Friday, March 21, 2003

i already can not stand looking at the telly anymore. it leaves me too upset.

i hated those guessed "news" we had until tonight, the speculations, the "experts", the pictures of the sky over baghdad. above all, i hate those flashy animations all channels seem to like so much because they don't have any real footage. - little computer made movies, interactive maps, featuring low flying helicopters, that drop little soldiers carrying rifles in oil refineries, or low flying missiles that hit underground bunkers.
all tv channels also seem to love touch screen maps, everywhere i switch to, anchor(wo)men and experts, are widly circling and arrowing touch screens and satellite maps. "they could go there, or there/they are definitely going to go this way or that way/what we see there are the burning oil fields/these are troop movements/they will go there, and there and then in three days they will be in baghdad"

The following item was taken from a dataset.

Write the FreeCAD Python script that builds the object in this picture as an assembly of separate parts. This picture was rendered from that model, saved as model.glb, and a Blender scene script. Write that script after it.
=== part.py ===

these images of war that we got to see until tonight, they were strange. - sky over houses in baghdad, light flashes, tanks in the desert, surrounded by dusk, journalists who all seem to be standing at the same street in baghdad, tanned and dressed up with kyftas, iraqi soldiers seemingly surrendering to us forces, walking in a line, hands above their heads.
to me, it all seems very removed, and that echoes what it was like 12 years ago. - just that 12 years ago, the image quality was even lower, and there were no "embedded" journalists, no videophones, no satelltite phones.

and now, since half an hour, they are there, the images of a real war: baghdad, burning. clouds of smoke, lightened red by more expolisions, in the city centre.
seeing those images has been even worse. i can't help but wonder whether (and hope that) these damn missiles are as accurate as the us military claims they are. i hope they indeed just hit public buildings and palaces and whatever else, but i doubt it.
they scare me, these images, the thoght of what it muse be like to sit in a house in baghdad now. i wonder and worry about civilians, what are thy doing now? where are they hiding? what must it feel like when the earth shakes and the bombers fly overhead and drop more of these bombs.
i also worry about what kind of reaction these images might provoke in some parts of the world. - will they make someone hate the us even more and go out on a street with a bomb tied to his stomach?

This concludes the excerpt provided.